Because LOBs are usually quite large, LOB materialization should be avoided until it is
absolutely
required. DB2 will perform LOB materialization under the following circumstances:
-
When a LOB host variable is assigned to a LOB locator host variable in an application program
-
When a program calls a UDF that specifies a LOB as at least one of the arguments
-
When a LOB is moved into or out of a stored procedure
-
When a LOB is converted from one CCSID to another
By reducing the number of times you take these actions in your programs you can minimize LOB materialization and enhance the performance of applications that access LOB data. You cannot completely eliminate LOB materialization. However, using LOB locators you can minimize its impact on your applications.
LOBs and Locking
A lock that is held on a LOB value is referred to as a LOB lock.
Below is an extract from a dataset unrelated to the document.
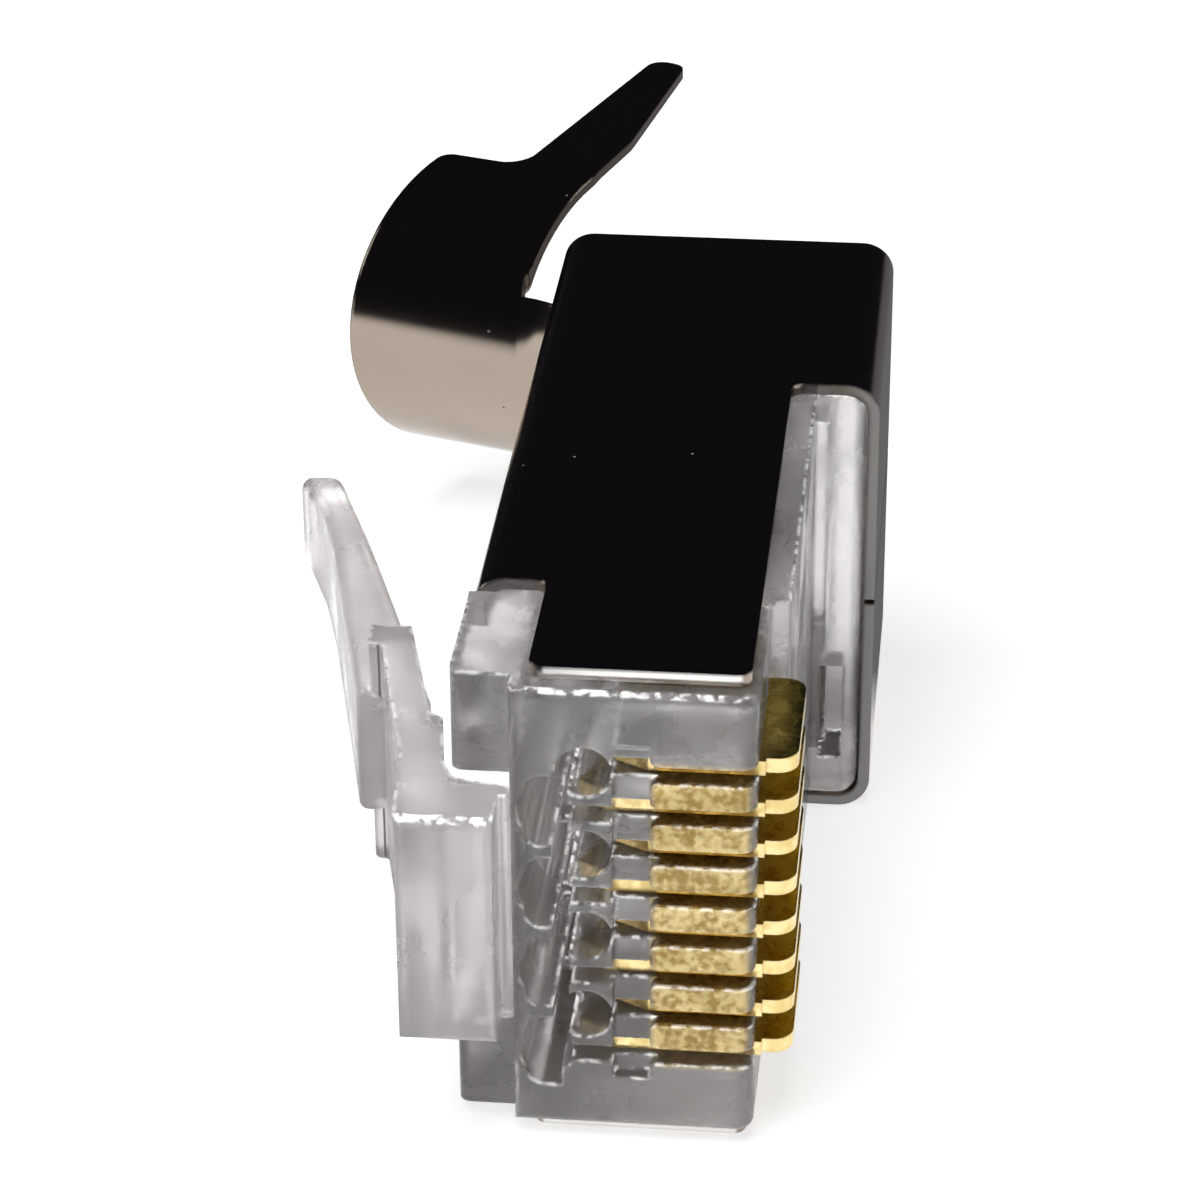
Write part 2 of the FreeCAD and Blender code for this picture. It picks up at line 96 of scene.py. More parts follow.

When a row is read or modified in a table containing LOB columns the application will obtain a normal transaction lock on the base table. The locks on the base table also control concurrency for the LOB table space. When locks are not
acquired
on the base table, because of
ISOLATION(UR)
for example, DB2 maintains data consistency by using locks on the LOB table space.
Regardless of the isolation level, for other reasons DB2 also obtains locks on the LOB table space and the LOB values stored in that LOB table space. For more details on LOB locking refer to Chapter 23, "Locking DB2 Data."